A True Tale of Robin Hood is Child ballad 154, featuring Robin Hood and, indeed, presents a full account of his life, from before his becoming an outlaw, to his death. It describes him as the Earl of Huntington, which is a fairly late development in the ballads. It definitively places him in Richard the Lionhearted's reign.

This ballad was written by the prominent 17th century broadside balladist Martin Parker, and published in 1632. By Parker's own account from it was based reliable historical sources, but more probably from the abundant literary and ballad sources then available. This account includes the unusual details that Robin Hood was given to castrating monks and that he operated in Lancashire as well as Yorkshire. Unlike many of the 17th century broadsides it stresses the tradition that Robin Hood actively aided the poor.

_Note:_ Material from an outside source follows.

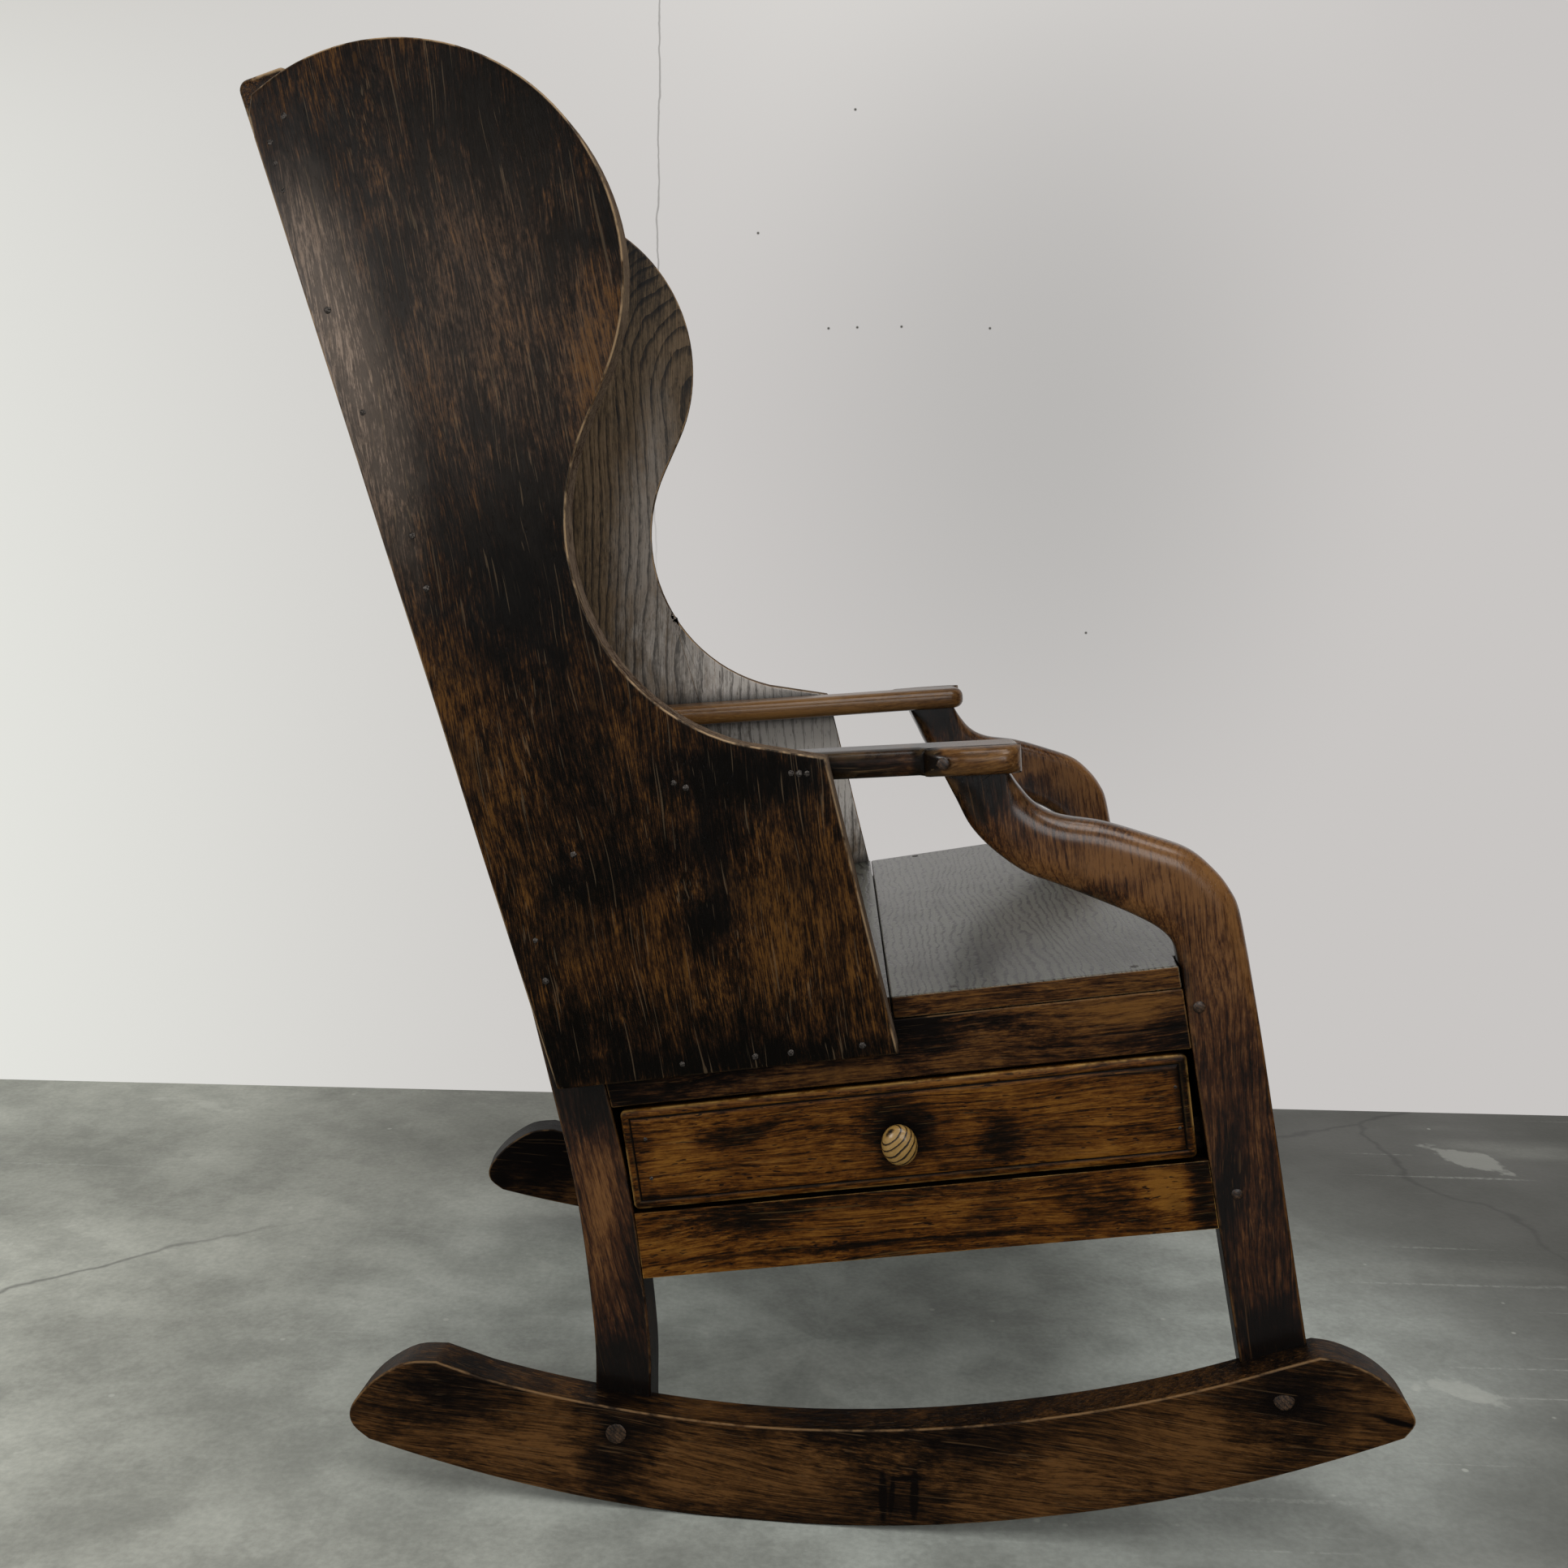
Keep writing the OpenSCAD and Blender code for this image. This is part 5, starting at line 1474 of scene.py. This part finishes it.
@dataclass
class Drawer:
    """The drawer: a moulded front with a turned knob, and a plain box behind it."""

    rear: float = -128.0
    front: float = 320.0
    foot: float = -151.5
    top: float = -68.0
    face: float = 5.0
    thick: float = 20.0
    knob_r: float = 16.0
    knob_l: float = 24.0
    knob_off: float = 2.5
    box_ease: float = 0.8

    def build(self) -> None:
        """Makes the drawer's pieces, which all slide together."""
        plane = side_plane(Side.RIGHT, STANCE.side_pitch, (0.0, STANCE.seat_h))
        thumbnail: Rim = [
            (0.0, 11.0, 0.0, 0.0, 0.0), (0.0, 8.4, 0.0, 0.0, 0.0), (0.0, 7.9, 1.2, 0.0, 1.0),
            (0.0, 7.0, 1.5, 0.0, 1.0), (0.0, 6.4, 0.6, 0.1, 0.3), (0.0, 5.0, 0.4, 0.0, 0.0),
            (0.0, 2.6, 0.8, 0.0, 0.0), (0.0, 1.5, 1.3, 0.3, 0.0), (0.0, 0.6, 2.1, 1.0, 0.0),
            (0.0, 0.1, 3.2, 0.5, 0.0), (0.0, 0.0, 4.5, 0.0, 0.0)]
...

In the ballad's narrative, Robin Hood lives well as the Earl of Huntington, but is brought to penury by his spending and the enmity of the abbot of St. Mary's. He is outlawed, and his band lives by robbing, particularly the rich clergy, but they aid the poor. He catches the abbot, who then went to the king. The king offers a reward, but his men are either out-fought, or won over by Robin's courtesy. King Richard goes to Nottingham. Robin begs a pardon by letter, and the king is agreeable. Before he gets it, however, Robin takes a fever. He trusts a friar to bleed him (a common medical practice of the day), and the friar bleeds him to death. King Richard thinks the friar treacherous, and Robin foolish to have trusted him.

References

Francis James Child, "A True Tale of Robin Hood in The English and Scottish Popular Ballads, 5 vols., Boston and New York: Houghton, Mifflin and Company, (1882–98).